Ezekiel isn’t the only one who has felt that way.  Four years ago, I received the call to serve as the pastor here at Messiah.  As I deliberated the call, I spoke with many of you on the phone.  Thankfully none of you described my ministry here the way the LORD God described Ezekiel’s ministry to the Israelites.  With the exception of one person, all of you described Messiah as a miniature paradise.   Your descriptions were so persuasive that I accepted the call, and I am pleased to say for the most part you were right.  Messiah has become to me the dearest, most beautiful and most precious spot on earth.  To me Messiah has become a miniature paradise.   But still, if I am honest, there have been times when it felt like I was wasting my breath.  I have extended worship invitations to hundreds if not thousands of people who never show up.  I have made a multitude of phone calls and sent many an email to delinquent members that never get returned.  And for the past four years, from this very pulpit I have been telling all y’all to stop sinning, yet each week you show back up again and confess that you are still altogether sinful from birth and have continued to sin against God in countless ways; by your own confession you are a rebellious people.  I am fully aware that I get to serve in a drastically more desirable place and serve a profoundly more agreeable people than Ezekiel, but still sometimes there is this little voice inside of me that says, “don’t waste your breath”.

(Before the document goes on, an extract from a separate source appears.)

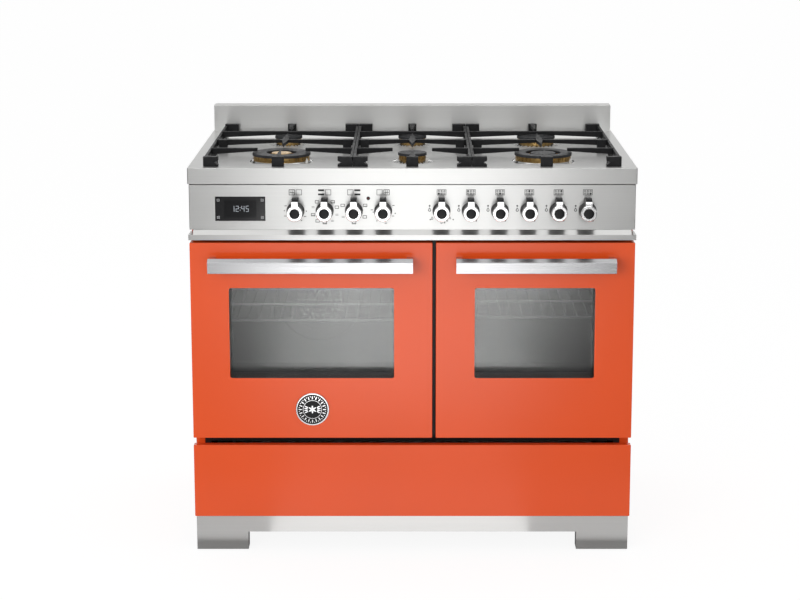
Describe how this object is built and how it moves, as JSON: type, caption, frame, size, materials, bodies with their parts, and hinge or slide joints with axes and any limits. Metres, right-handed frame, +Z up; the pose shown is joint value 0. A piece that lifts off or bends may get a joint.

And I know I am not the only one who has felt that way. Turns out, you don’t have to be a called public minister of the gospel to feel like you are wasting your breath.  The average Christian who has been commissioned to make disciples of all nations can feel that way, chances are you have felt that way; you have felt like you have wasted your breath.  Maybe it was after you spent years training a child in the way they should go only to have them grow up, wander from the path, and head off down the road to ruin and destruction.  Maybe you have spent so many hours talking on the phone counseling a sibling during a spiritual crisis that your phone starts to overheat in your hand, but two weeks later you find out that all your suggestions were ignored and none of your advice was followed, and surprise surprise your sibling is right back in the midst of another crisis.  Maybe you used to invite friends, neighbors and coworkers to go to church with you but after years of repeated rejection you have finally given up on that.  Be honest, sometimes there is a little voice inside of you that says, “don’t waste your breath.”

 The LORD God must have known that Ezekiel would be tempted to look at the people he was called to serve as a waste of breath.  I say that because in verse 7 the LORD God tells Ezekiel, “7 You must speak my words to them, whether they listen or fail to listen, for they are rebellious.”  The LORD God recognized that some, if not many, of the rebellious people Ezekiel was called to serve would fail to listen.  But still the LORD God told Ezekiel, “You must speak my words to them”.  Likewise, the LORD God says the same thing to me and to you.   Regardless of the path your children have currently chosen, no matter how many times your sibling ignores your advice, despite the regular rejection of friends, neighbors, and coworkers, the LORD God commands me, and He commands you, “You must speak my words to them”

Why?  Why does the LORD God insist we speak His words to them; why does the LORD God insist we waste our breath?  The reason why the LORD God commanded Ezekiel and commands us to speak His words is because the LORD God did not consider the words that Ezekiel spoke to the rebellious Israelites to be a waste of his breath and the LORD God does not consider the words you speak to your family, friends, neighbors, and coworkers to be a waste of your breath.  The LORD God commands us to speak His words because the words of the LORD God have the power to bring rebellious people to repentance.  The LORD God commands us to speak His words because the words of the LORD God have the power to bring those repentant people to redemption in Christ Jesus.  The LORD God commands us to speak His words because the words of the LORD God have the power to bring the redeemed in Christ Jesus into righteousness before God in heaven.  The LORD God wanted every single one of those rebellious Israelites to turn from their sin and find salvation in their savior.  God wants that for me, He wants that for you, He wants that for the whole world.  That is why even if it takes a hundred words to return a child to the way they should go, even if it takes a thousand words to free your sibling from a spiritual crisis, even if it takes a million words before your friend, neighbor, or coworker accepts your invitation to worship, as far as the LORD God is concerned not a single one of those words are a waste of breath.   

I know it can be tempting to feel like the words you speak to your family, friends, neighbors, and coworkers are a waste of breath.  When I am tempted to feel that way, I try to imagine how much breath has been “wasted” on me.  I don’t know if you have noticed this or not, but every single week you are not the only ones who confess that you are altogether sinful from birth and have continued to sin against God in countless ways.  I too share that confession.  Yet each week the LORD God sends a prophet like Ezekiel to share the Word of God with us so that we may repent of our rebellion, so that we may receive redemption from our Savior Jesus, so that we may be declared righteous before our God in heaven.  I don’t think any of us would consider a single word the LORD God spoke to bring us from rebellion to righteousness to be a waste of breath.  Therefore, regardless of the reception from our family, friends, neighbors, or coworkers, let us not consider the words the LORD God commands us to speak to others to be a waste of our breath.   Rather, let us speak the words of the LORD God to the rebellious so that they too may repent of their sins, find redemption in their savior Jesus, and stand among the righteous before our God in heaven.  As long as you are speaking the word of the LORD God, you are not wasting your breath.  Amen.